As we articulated in our written submission to the committee, we are very supportive of that. I believe that it was a previous iteration of this committee that called—in 2006, I think—for a step change in spending in Scotland so that more would go on capital projects than on revenue or current expenditure. We are highly supportive of that. I read what the SPICe briefing said about the need for clarity on where the money to spend on capital projects comes from, which John McLaren alluded to earlier. We are 100 per cent on side with that agenda.

In our submission, we articulated a number of areas that we think are important, such as GDP-enhancing transport and communications projects. I know that the Cabinet Secretary for Infrastructure and Capital Investment will make an announcement about the Government’s longer-term infrastructure investment plan in the next few months. As we said in our submission, we have some ideas on that front too, the detail of which I would be happy to share with this or another committee.

12:30

Ian Shearer

As I mentioned at the beginning, we support the CBI position on wider aspects of the budget and on capital spending, which clearly has knock-on benefits for the economy as a whole and for the retail sector.
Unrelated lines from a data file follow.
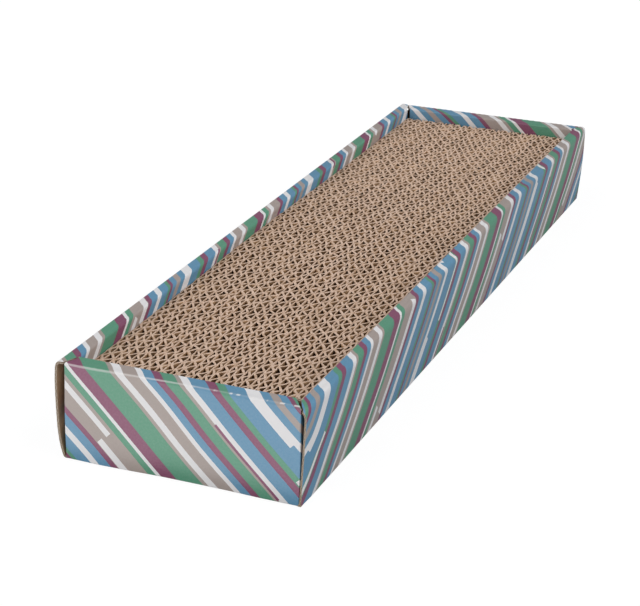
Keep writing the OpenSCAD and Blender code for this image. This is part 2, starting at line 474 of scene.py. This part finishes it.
def place_base(U, V):
    """The base with its edges rolled up as far as the middle of each crease."""
    side = np.where(U < 0, -1, 1)
    end = np.sign(V)
    spread_reach, wave_reach, corner_play = 13, 9, 0.29
    spread = np.where(U < 0, wall_out(V, 0 * V, -1) - HALF_W, 0)
    spread = spread * np.clip((np.abs(U) - (HALF_W - spread_reach)) / spread_reach, 0, 1)

    def sharp(q, _):
        return np.stack([np.minimum(q, 0) + HALF_W + spread, np.maximum(q, 0)], -1)

    def sharp_end(q, u):
        return np.stack([np.minimum(q, 0) + HALF_LEN - end_foot_wave(u, end), np.maximum(q, 0)], -1)

    long_part = fold_corner(sharp, 0, ROLL, np.abs(U) - HALF_W, V)
    end_part = fold_corner(sharp_end, 0, ROLL, np.abs(V) - HALF_LEN, U)
    end_part[..., 0] += end_foot_wave(U, end) * np.clip((HALF_LEN - np.abs(V)) / wave_reach, 0, 1)
    flat_end = np.stack([np.abs(V), 0 * V], -1)
    rolls_up = np.abs(U) <= END_HALF_W - corner_play  # the end creases stop at the corners
    end_part = np.where(rolls_up[..., None], end_part, flat_end)
    z = long_part[..., 1] + end_part[..., 1]
    return np.stack([side * long_part[..., 0], end * end_part[..., 0], z], -1)


def both_sides(*places):
    return [side * place for side in (-1, 1) for place in places]


def make_base():
    slot_x = (INNER_X - SLOT_GAP, INNER_X + BOARD + SLOT_GAP)
    slot_y = (INNER_Y - SLOT_GAP, INNER_Y + BOARD + SLOT_GAP)
    slot_half, slot_at = TAB_HALF + SLOT_GAP, INNER_Y / 2
    rolled = [ROLL * (1 - k / 4) for k in range(5)]
    rolled_x, rolled_y = ([half - back for back in rolled] for half in (HALF_W, HALF_LEN))
    us = {0.0, *both_sides(slot_half, 25.0, 40.0, 50.0, *slot_x, *rolled_x, END_HALF_W)}
    slot_ends = [middle + end for middle in both_sides(slot_at) for end in both_sides(slot_half)]
    vs = {0.0, *slot_ends, *both_sides(30.0, 60.0, 90.0, 150.0, 180.0, 205.0, *slot_y, *rolled_y)}
    u, v = np.array(sorted(us)), np.array(sorted(vs))
    U, V = np.meshgrid(np.abs(u[1:] + u[:-1]) / 2, np.abs(v[1:] + v[:-1]) / 2, indexing="ij")
    in_long_slot = (U > slot_x[0]) & (U < slot_x[1]) & (np.abs(V - slot_at) < slot_half)
    in_end_slot = (V > slot_y[0]) & (V < slot_y[1]) & (U < slot_half)
    cut_and_fold("base_panel", *np.meshgrid(u, v, indexing="ij"), place_base, ~(in_long_slot | in_end_slot))


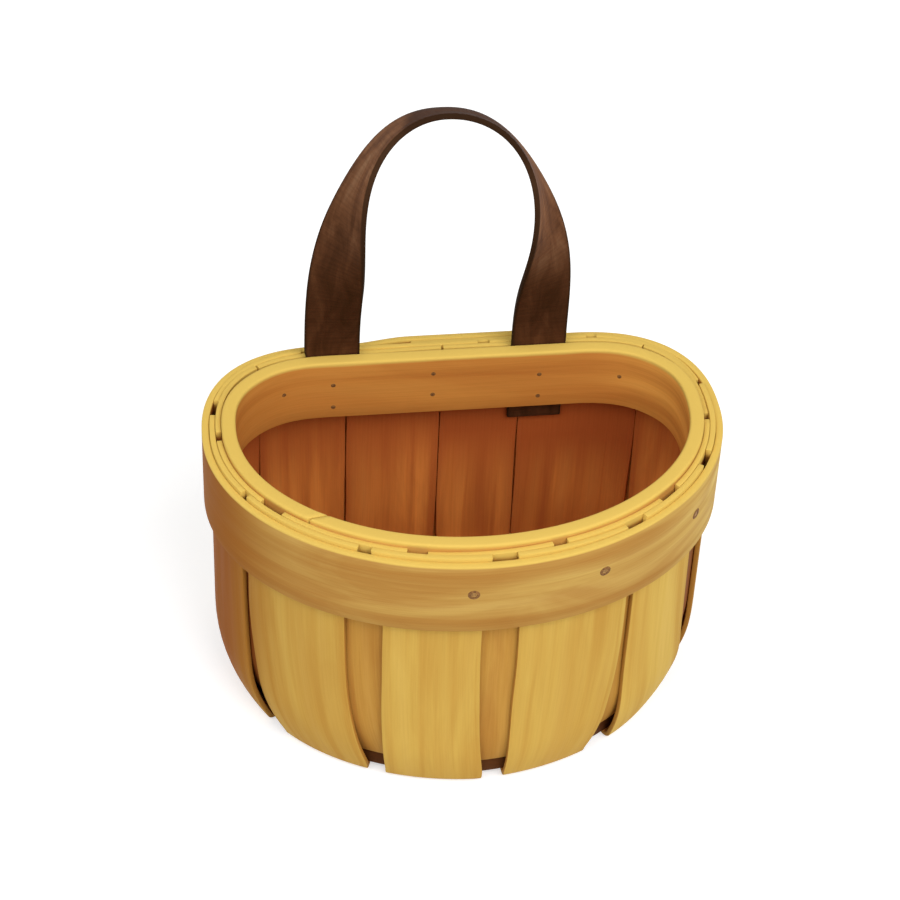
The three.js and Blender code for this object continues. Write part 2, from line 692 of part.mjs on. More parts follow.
add('outer_hoop', drill(outerHoopGeometry(), holes), HOOP_WOOD);
add('inner_hoop', drill(innerHoopGeometry(), holes), INNER_HOOP_WOOD);
add('base_board', drill(boardGeometry(), holes), BOARD_WOOD);
outerStaves.forEach(({ geometry }, i) => {
  add(`outer_stave_${i + 1}`, drill(geometry, holes), OUTER_STAVE_WOOD);
});
innerStaves.forEach(({ geometry }, i) => {
  add(`inner_stave_${i + 1}`, drill(geometry, holes), INNER_STAVE_WOOD);
});
for (const [side, x] of Object.entries(strapFeet)) {
  add(`strap_end_${side}`, drill(strapEndGeometry(x, STRAP_TAILS[side]), holes), LEATHER);
}
add('strap_arch', strapArchGeometry(), LEATHER);
for (const { name, geometry } of [...nails, ...tacks]) add(name, geometry, STEEL);

const middle = new THREE.Box3().setFromObject(basket).getCenter(new THREE.Vector3());
basket.position.set(-middle.x, -middle.y, 0);

export default basket;
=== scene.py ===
# %% [markdown]
# # A wall basket of chip wood
#
# The real basket is a stack of thin bent strips. Two layers of staves run down the wall and turn
# in under a board, two hoops hold the staves between them at the rim, and a leather strap stands
# up at the back. Small nails go through all of it.
#
# Every strip here is made the way a basket maker does it: a flat plank is sawn and eased along its
# edges first, and bent into place after that. The plank stage is plain bmesh work, so edges come
# out clean, and each plank keeps its own flat sizes as a UV map, so that the grain follows the bend.

# %% Load the measured frame
import math
import bpy
import bmesh
from mathutils import Matrix, Vector, noise


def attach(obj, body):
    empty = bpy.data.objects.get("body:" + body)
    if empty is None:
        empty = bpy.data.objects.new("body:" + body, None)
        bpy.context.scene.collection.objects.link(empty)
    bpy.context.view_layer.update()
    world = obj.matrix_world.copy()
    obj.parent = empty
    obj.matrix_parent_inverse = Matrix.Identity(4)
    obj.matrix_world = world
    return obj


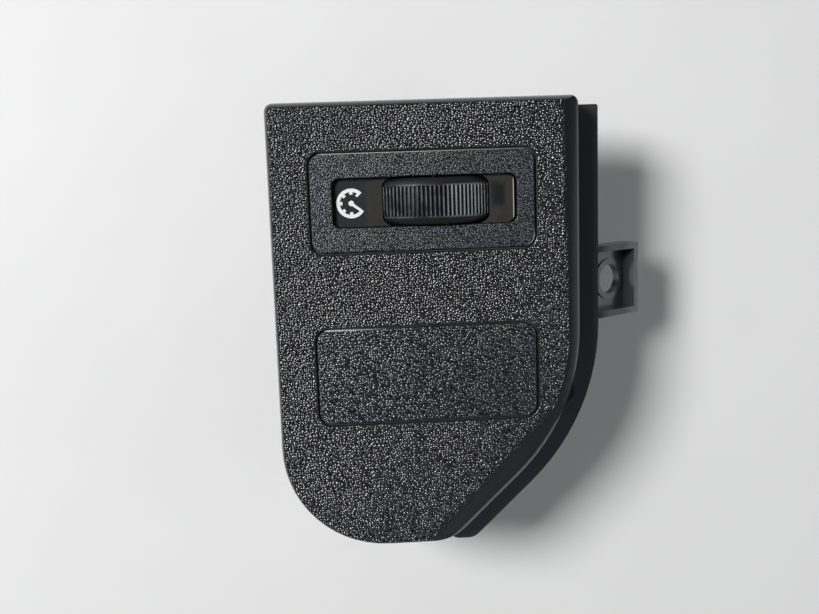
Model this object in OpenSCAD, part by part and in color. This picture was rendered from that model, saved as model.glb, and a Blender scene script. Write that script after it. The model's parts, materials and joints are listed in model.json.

I apologise to Mr Borland. Would you like to make any comments?

Colin Borland

I will not be specific. As I said in my opening remarks, we do not get into how things should be divided up. The only thing that I would say about capital spending is that if it is to have an immediate effect, it must be ensured that small businesses get a slice of that action.

The Deputy Convener

I thank Mr Lonsdale, Mr Shearer and Mr Borland for coming along and giving evidence. I remind the witnesses that they are free to make further written submissions once they have reflected on some of the questions that were asked and some of the answers that they have given.

I remind members that items 3 and 4 will be taken in private, as we agreed previously.

12:31 Meeting continued in private.

13:34 Meeting suspended until 17:52 and continued in private thereafter until 18:20.